:: TASK TO COMPLETE ::
Every line from the one with "Continue the three.js" to the one with "(10.75, 11, 9))", including those two, is to be copied exactly; all other lines of the entries below are left out.

:: PROVIDED RECORDS ::

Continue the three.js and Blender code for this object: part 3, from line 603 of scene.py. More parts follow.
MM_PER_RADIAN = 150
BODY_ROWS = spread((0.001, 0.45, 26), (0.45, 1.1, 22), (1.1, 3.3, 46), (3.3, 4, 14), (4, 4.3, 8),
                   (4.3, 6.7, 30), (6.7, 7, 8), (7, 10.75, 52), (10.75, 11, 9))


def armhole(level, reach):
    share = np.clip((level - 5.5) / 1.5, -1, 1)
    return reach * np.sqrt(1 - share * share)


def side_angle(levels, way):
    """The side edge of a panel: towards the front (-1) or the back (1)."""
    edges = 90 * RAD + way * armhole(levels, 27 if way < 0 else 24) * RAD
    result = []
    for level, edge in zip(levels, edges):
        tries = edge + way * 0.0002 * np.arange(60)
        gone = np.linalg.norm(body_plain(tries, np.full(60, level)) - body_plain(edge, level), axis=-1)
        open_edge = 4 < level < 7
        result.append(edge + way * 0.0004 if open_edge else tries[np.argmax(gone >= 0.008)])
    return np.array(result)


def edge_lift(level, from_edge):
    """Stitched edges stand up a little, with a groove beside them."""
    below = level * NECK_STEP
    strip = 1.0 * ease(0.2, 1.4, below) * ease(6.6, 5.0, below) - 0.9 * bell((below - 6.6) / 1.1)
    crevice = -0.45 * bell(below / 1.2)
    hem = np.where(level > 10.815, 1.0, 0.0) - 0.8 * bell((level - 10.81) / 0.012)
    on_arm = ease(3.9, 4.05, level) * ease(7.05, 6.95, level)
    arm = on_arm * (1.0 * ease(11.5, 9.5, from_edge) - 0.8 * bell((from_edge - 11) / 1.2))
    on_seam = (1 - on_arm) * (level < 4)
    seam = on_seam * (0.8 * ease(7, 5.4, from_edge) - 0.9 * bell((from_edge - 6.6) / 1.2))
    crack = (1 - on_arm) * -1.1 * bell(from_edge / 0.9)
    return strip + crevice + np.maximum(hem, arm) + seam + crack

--

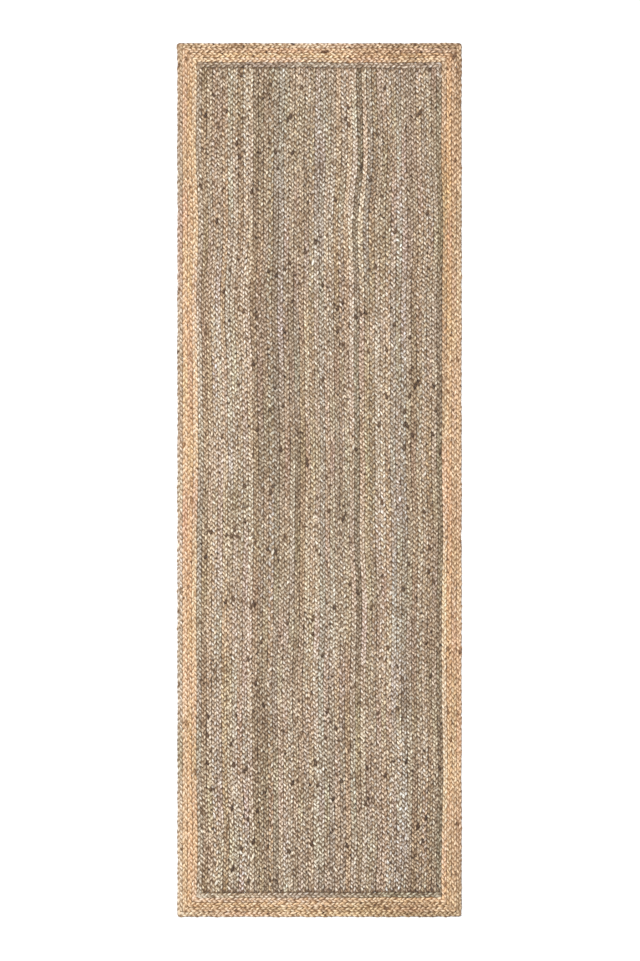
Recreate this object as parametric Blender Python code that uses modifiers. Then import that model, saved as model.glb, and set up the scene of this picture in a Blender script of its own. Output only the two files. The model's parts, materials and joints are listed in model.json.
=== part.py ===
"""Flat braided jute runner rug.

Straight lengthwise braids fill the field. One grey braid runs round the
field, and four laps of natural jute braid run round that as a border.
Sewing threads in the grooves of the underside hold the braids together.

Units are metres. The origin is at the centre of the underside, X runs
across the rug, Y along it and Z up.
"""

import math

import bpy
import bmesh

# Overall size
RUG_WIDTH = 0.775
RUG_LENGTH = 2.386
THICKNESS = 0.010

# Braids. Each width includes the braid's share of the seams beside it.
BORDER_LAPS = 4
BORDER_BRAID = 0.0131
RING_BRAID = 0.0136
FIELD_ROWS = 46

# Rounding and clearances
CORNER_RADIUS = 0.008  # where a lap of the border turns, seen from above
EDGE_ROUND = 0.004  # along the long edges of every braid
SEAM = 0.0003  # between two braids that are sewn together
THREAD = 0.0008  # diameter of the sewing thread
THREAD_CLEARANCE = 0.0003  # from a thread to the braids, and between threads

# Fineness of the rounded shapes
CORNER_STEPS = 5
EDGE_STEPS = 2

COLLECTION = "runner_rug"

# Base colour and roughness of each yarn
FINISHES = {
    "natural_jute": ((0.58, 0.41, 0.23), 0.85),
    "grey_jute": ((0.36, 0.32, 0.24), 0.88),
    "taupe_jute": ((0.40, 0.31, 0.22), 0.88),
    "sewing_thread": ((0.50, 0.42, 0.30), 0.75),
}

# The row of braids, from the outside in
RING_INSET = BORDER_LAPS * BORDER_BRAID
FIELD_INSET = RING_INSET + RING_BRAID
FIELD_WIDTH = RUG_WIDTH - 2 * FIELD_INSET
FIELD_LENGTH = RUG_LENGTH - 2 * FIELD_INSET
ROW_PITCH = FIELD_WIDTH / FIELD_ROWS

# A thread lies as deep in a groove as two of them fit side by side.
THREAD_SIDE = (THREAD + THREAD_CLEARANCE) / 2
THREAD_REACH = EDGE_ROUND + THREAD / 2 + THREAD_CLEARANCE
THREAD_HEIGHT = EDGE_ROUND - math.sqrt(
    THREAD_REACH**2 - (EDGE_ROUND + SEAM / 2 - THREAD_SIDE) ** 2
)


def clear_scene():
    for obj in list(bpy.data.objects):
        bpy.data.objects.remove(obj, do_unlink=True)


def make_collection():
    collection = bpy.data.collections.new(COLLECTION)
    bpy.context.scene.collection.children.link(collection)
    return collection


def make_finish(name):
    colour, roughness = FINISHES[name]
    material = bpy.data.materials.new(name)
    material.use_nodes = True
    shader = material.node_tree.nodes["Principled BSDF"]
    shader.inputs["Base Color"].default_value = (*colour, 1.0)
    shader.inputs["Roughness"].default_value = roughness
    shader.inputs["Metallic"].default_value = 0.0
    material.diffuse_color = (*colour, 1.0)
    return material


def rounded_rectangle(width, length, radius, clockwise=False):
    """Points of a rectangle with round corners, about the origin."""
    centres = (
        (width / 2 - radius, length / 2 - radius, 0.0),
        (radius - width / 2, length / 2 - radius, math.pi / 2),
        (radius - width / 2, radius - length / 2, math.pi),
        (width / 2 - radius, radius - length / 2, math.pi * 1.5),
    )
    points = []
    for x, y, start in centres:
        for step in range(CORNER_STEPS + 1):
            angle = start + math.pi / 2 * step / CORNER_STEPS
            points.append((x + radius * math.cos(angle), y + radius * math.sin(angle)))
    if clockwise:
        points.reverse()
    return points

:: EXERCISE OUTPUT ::
Continue the three.js and Blender code for this object: part 3, from line 603 of scene.py. More parts follow.
MM_PER_RADIAN = 150
BODY_ROWS = spread((0.001, 0.45, 26), (0.45, 1.1, 22), (1.1, 3.3, 46), (3.3, 4, 14), (4, 4.3, 8),
                   (4.3, 6.7, 30), (6.7, 7, 8), (7, 10.75, 52), (10.75, 11, 9))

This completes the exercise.